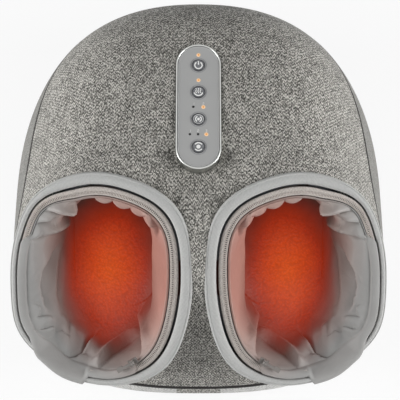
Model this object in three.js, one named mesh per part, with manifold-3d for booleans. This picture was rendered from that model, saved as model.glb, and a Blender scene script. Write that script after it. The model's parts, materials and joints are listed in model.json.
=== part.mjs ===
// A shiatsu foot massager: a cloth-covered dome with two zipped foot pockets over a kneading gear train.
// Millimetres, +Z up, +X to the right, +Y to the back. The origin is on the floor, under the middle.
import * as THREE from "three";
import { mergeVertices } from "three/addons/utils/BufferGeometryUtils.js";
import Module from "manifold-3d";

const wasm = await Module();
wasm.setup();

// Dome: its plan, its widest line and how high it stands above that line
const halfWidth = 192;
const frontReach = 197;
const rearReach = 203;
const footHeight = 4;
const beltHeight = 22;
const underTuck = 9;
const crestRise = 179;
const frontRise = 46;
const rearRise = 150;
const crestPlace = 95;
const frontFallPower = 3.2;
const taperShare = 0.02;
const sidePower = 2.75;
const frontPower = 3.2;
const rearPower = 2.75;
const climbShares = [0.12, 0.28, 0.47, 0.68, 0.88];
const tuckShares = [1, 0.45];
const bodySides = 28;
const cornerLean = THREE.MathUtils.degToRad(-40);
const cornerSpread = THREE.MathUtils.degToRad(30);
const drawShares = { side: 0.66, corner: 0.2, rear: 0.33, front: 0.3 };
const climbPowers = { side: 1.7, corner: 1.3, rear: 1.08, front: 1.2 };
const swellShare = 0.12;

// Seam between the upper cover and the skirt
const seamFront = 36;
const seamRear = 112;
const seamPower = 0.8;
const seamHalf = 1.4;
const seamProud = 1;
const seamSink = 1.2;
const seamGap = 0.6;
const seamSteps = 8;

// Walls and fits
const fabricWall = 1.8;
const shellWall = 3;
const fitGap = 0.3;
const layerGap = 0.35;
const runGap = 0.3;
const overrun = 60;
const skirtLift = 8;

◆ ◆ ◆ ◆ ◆

Task instructions: Starting with the first line of the data above, copy each line exactly until you reach the line with "wasm.setup();"; include that line as well.

Answer to this task:
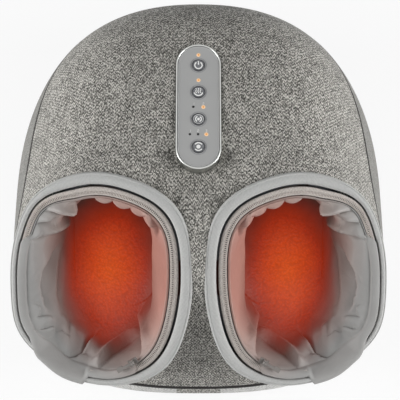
Model this object in three.js, one named mesh per part, with manifold-3d for booleans. This picture was rendered from that model, saved as model.glb, and a Blender scene script. Write that script after it. The model's parts, materials and joints are listed in model.json.
=== part.mjs ===
// A shiatsu foot massager: a cloth-covered dome with two zipped foot pockets over a kneading gear train.
// Millimetres, +Z up, +X to the right, +Y to the back. The origin is on the floor, under the middle.
import * as THREE from "three";
import { mergeVertices } from "three/addons/utils/BufferGeometryUtils.js";
import Module from "manifold-3d";

const wasm = await Module();
wasm.setup();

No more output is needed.